start
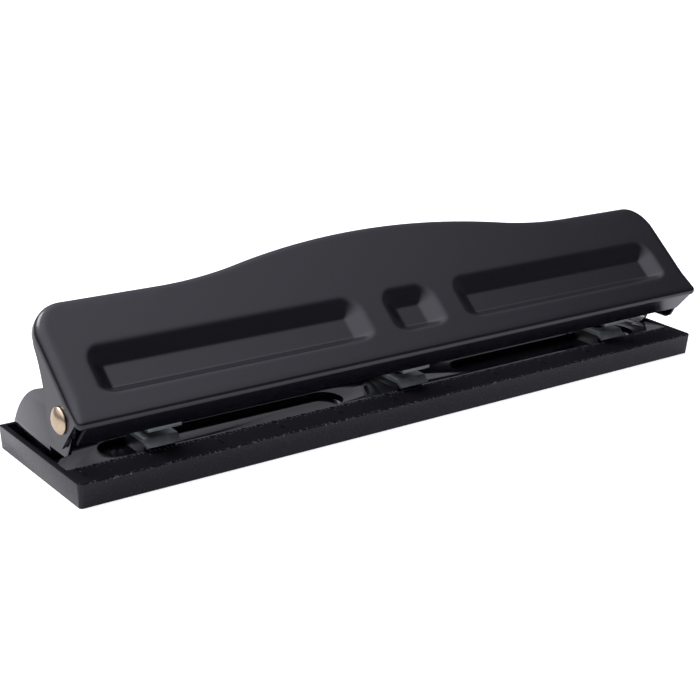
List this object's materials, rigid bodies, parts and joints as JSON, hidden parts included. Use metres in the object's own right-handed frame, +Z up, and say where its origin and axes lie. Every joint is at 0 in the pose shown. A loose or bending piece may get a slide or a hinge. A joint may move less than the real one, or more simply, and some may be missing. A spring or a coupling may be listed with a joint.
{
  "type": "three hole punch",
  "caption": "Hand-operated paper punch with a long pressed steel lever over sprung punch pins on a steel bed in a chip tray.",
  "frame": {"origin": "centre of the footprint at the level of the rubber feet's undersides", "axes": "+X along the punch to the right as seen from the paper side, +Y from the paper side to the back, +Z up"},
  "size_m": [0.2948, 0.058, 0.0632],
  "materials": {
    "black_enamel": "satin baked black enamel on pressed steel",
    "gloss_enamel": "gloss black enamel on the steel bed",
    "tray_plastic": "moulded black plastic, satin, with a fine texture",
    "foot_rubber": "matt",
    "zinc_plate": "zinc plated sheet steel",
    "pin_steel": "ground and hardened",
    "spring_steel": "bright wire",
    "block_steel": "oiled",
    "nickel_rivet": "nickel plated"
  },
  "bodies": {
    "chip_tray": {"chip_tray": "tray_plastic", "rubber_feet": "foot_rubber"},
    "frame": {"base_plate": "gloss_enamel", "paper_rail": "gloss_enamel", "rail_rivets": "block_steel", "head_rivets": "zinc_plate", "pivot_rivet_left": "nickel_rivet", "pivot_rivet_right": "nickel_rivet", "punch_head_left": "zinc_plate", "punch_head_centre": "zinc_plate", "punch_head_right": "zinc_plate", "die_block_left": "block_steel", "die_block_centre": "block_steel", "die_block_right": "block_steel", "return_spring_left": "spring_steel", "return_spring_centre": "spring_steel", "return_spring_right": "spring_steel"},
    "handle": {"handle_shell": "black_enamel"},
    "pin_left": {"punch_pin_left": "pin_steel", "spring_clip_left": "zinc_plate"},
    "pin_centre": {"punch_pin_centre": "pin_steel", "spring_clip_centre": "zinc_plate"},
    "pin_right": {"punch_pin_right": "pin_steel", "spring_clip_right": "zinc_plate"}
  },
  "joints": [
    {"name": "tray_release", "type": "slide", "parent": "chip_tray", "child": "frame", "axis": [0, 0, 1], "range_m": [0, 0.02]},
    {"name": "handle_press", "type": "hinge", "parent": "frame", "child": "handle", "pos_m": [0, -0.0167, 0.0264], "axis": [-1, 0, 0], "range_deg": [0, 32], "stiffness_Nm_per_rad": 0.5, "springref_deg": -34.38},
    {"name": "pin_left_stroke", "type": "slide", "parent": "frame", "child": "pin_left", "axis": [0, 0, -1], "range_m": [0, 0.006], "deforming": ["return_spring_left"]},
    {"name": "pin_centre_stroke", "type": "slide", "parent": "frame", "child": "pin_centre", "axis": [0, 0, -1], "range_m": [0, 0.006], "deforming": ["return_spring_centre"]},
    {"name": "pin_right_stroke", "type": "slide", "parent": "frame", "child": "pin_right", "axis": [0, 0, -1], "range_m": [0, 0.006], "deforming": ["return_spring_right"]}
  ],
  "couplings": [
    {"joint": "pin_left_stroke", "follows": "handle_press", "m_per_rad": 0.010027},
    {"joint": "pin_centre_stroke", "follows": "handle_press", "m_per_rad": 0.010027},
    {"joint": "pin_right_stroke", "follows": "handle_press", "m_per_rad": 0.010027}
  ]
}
end
start
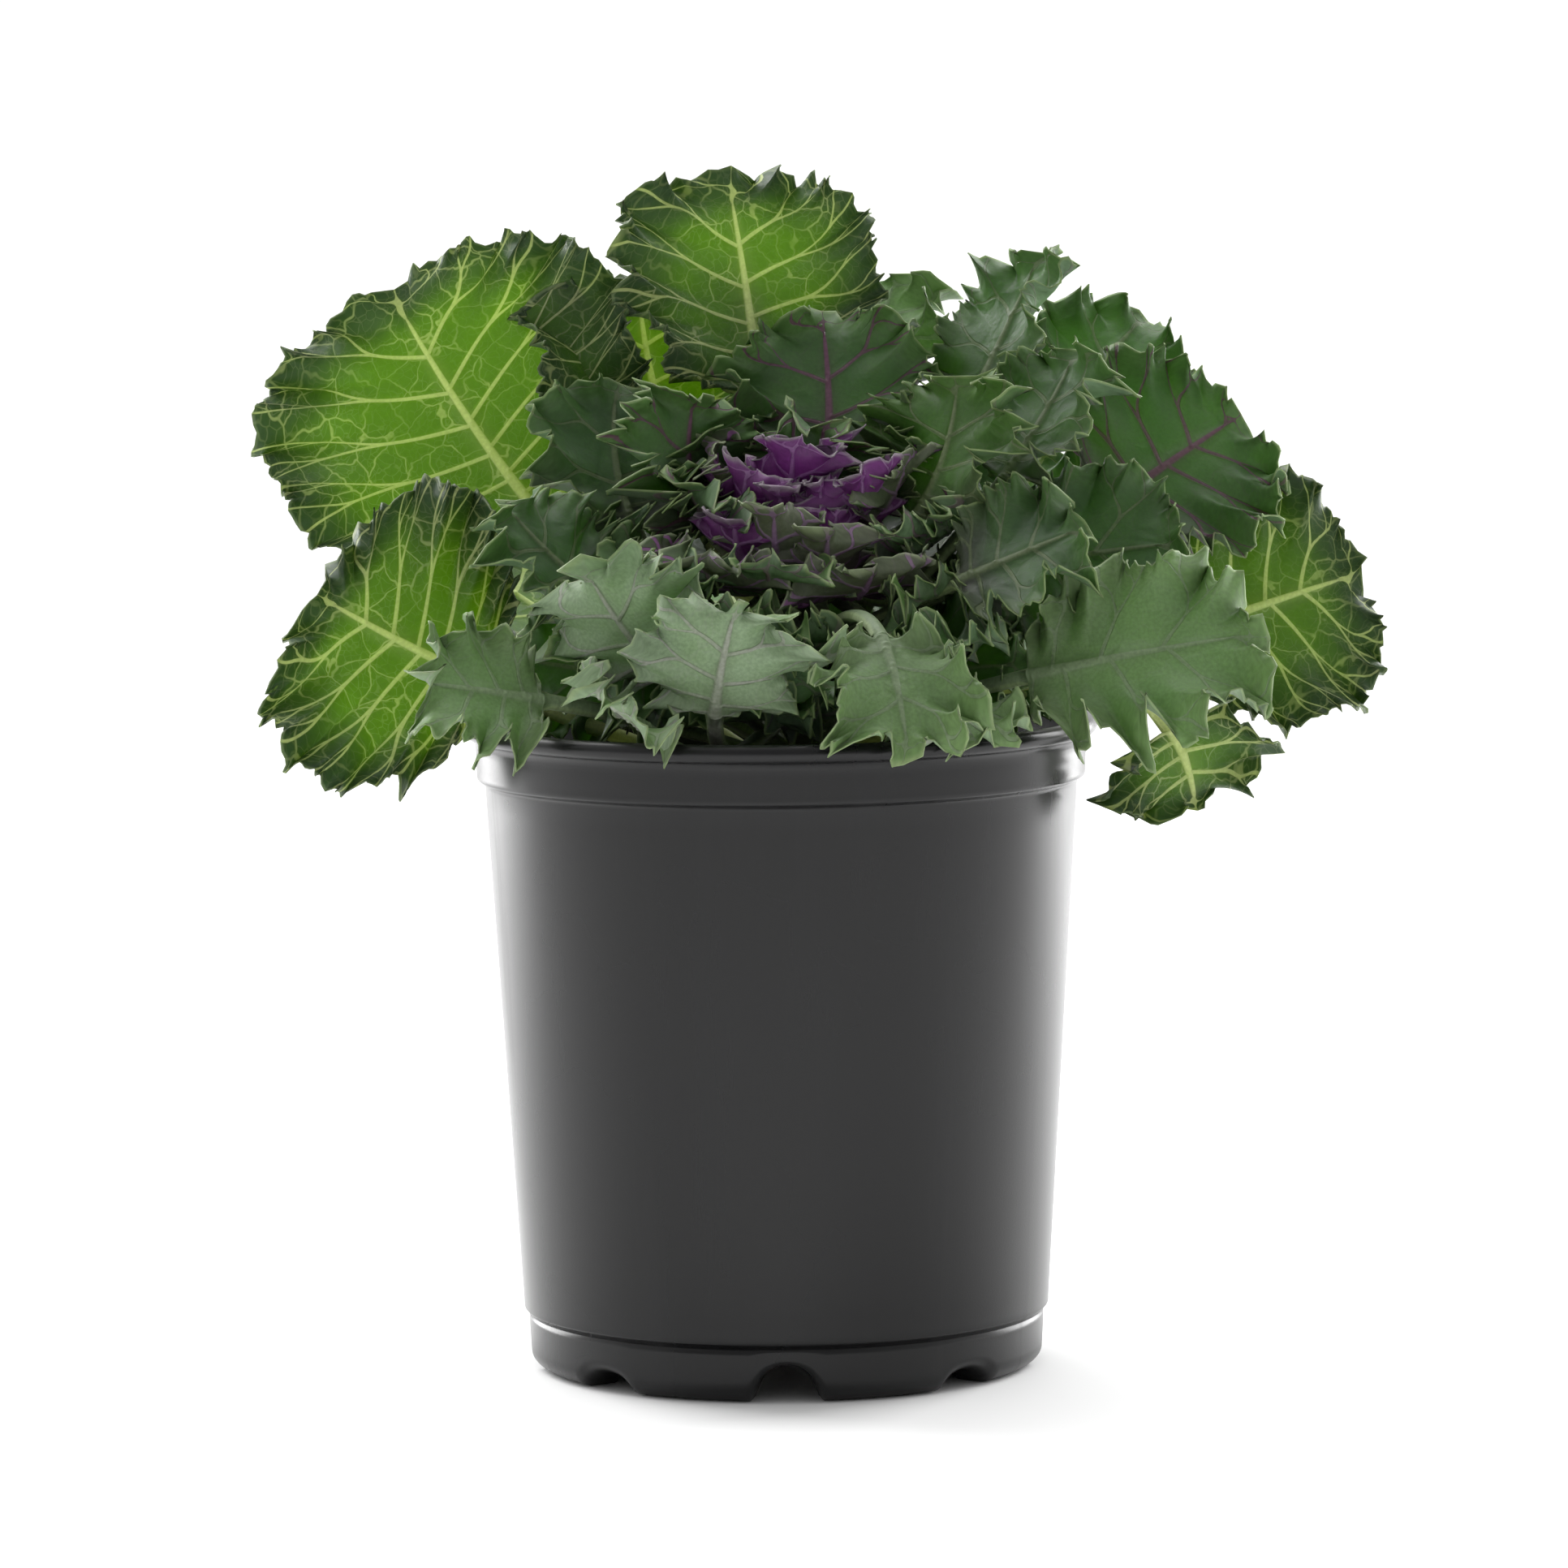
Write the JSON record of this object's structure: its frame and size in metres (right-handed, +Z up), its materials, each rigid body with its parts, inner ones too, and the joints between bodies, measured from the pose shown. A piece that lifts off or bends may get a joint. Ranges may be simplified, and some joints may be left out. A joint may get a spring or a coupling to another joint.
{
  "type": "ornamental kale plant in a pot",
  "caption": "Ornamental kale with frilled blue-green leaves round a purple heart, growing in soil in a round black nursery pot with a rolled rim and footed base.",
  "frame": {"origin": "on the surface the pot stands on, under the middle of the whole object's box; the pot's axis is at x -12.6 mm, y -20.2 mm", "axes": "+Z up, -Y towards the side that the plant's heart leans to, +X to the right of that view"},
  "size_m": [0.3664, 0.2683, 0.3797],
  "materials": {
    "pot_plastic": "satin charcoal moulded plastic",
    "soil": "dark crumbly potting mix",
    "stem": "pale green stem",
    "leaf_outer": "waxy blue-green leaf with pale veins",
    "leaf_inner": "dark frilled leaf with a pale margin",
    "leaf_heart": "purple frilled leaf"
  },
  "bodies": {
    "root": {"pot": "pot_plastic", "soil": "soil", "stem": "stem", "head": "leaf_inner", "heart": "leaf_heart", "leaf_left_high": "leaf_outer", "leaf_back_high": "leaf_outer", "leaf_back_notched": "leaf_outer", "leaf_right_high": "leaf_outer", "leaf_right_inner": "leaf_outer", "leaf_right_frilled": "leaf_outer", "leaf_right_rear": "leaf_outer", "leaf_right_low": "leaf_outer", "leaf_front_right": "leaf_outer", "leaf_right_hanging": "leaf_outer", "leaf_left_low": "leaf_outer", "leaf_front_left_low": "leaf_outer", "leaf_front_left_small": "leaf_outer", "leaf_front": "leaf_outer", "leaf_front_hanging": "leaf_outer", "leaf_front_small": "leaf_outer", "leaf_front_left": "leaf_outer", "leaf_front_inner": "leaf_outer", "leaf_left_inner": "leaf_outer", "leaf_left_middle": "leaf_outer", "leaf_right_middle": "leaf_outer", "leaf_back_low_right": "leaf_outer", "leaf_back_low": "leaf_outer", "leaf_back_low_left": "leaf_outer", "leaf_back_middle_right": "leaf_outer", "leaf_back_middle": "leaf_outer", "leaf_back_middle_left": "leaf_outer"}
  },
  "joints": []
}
end
start
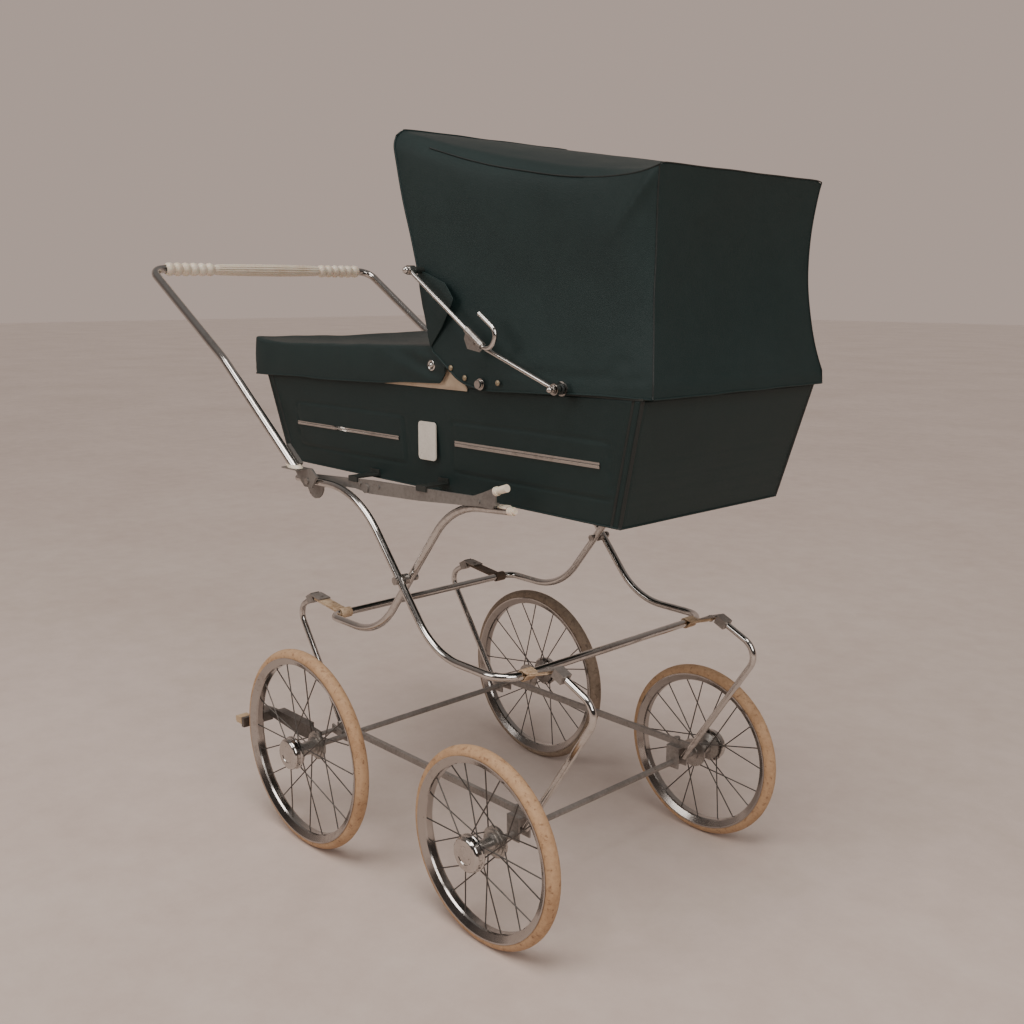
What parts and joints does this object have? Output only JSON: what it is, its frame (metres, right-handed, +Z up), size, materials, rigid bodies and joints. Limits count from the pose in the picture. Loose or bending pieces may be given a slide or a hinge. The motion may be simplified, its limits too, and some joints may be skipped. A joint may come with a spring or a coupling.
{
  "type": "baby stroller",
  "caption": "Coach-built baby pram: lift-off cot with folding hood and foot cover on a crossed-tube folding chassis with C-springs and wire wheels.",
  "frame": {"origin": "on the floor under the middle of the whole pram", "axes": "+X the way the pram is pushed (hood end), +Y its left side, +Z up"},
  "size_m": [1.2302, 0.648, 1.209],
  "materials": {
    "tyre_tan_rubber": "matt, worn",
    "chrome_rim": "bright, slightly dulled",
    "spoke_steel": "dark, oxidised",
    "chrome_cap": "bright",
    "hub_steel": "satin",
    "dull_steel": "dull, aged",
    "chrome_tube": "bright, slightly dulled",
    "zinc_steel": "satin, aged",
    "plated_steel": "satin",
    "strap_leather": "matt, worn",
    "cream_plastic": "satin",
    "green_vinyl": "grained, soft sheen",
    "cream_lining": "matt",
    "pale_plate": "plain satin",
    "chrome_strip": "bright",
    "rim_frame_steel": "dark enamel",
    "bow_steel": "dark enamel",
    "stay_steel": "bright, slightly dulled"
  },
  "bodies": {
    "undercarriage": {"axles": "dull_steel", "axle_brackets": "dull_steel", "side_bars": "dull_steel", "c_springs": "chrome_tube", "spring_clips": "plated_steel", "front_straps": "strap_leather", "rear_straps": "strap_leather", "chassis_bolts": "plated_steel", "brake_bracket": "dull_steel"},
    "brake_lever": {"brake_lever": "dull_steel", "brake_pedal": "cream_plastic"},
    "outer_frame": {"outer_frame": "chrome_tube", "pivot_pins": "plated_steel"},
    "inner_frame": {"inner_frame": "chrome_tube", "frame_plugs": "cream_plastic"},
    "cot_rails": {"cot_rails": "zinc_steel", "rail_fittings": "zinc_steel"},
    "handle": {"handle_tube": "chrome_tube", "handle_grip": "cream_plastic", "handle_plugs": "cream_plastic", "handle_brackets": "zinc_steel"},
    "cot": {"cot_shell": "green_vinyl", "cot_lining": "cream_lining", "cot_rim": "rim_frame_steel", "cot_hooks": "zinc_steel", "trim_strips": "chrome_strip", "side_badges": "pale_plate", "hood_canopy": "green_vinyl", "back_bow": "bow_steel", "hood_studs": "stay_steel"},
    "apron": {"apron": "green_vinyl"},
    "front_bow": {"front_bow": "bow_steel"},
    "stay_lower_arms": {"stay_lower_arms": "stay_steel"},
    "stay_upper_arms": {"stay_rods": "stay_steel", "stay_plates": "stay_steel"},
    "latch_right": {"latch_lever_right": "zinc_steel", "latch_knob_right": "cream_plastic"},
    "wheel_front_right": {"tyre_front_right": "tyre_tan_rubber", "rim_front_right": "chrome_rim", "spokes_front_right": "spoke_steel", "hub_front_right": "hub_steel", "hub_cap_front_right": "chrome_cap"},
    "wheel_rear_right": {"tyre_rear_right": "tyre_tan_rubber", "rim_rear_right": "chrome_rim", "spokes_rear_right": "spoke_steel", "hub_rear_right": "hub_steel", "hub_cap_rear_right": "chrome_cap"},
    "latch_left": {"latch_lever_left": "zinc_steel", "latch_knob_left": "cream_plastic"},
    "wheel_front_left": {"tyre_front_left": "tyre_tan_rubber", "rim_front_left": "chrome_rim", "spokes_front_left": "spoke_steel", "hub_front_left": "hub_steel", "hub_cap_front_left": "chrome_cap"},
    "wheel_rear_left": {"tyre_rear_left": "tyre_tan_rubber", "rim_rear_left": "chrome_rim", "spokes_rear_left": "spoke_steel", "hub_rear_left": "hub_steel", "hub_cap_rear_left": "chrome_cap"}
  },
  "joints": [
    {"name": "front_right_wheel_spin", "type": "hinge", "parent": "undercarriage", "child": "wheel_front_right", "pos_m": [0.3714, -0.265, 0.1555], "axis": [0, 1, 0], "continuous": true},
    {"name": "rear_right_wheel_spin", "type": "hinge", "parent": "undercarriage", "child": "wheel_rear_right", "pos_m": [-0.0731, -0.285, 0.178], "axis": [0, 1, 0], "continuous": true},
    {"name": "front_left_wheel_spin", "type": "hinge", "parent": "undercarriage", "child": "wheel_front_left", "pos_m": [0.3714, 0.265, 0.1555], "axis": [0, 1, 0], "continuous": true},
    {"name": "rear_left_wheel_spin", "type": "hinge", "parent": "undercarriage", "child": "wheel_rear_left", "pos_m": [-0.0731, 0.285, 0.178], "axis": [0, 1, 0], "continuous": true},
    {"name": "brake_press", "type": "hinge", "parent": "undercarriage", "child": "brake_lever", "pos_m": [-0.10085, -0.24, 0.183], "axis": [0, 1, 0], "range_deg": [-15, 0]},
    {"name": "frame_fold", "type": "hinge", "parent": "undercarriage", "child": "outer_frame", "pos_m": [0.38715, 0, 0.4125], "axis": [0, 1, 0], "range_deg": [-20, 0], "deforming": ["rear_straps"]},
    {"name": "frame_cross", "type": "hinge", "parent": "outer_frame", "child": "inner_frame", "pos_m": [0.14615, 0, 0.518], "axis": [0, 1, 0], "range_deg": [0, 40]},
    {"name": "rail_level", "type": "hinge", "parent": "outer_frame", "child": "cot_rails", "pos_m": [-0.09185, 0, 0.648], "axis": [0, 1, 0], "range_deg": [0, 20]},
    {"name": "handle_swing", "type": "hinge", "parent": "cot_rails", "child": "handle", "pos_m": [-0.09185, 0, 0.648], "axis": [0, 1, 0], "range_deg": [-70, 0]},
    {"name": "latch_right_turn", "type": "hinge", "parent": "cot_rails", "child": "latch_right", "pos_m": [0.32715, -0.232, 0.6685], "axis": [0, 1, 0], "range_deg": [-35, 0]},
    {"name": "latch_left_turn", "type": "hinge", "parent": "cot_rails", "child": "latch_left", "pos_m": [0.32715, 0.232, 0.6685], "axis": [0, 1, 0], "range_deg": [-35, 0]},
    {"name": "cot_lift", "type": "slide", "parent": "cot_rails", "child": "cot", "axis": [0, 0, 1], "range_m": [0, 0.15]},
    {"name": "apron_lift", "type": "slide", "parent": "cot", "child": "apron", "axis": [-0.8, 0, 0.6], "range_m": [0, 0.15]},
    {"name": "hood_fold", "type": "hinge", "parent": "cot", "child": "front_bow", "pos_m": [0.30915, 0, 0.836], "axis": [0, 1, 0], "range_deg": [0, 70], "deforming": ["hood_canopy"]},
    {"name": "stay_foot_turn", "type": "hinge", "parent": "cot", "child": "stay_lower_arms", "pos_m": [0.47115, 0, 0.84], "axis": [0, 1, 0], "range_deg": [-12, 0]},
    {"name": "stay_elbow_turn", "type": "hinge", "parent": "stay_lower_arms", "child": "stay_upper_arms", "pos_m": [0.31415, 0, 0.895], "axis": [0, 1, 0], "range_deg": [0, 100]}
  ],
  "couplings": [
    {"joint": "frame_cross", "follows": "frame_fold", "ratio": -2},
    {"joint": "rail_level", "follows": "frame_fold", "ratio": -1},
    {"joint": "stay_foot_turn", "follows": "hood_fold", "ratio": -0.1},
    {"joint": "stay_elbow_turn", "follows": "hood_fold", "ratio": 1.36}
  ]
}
end
» GIVEN TASK: Give only the number of lines in the listing above that include the string "JSON".

» TASK SOLUTION: 3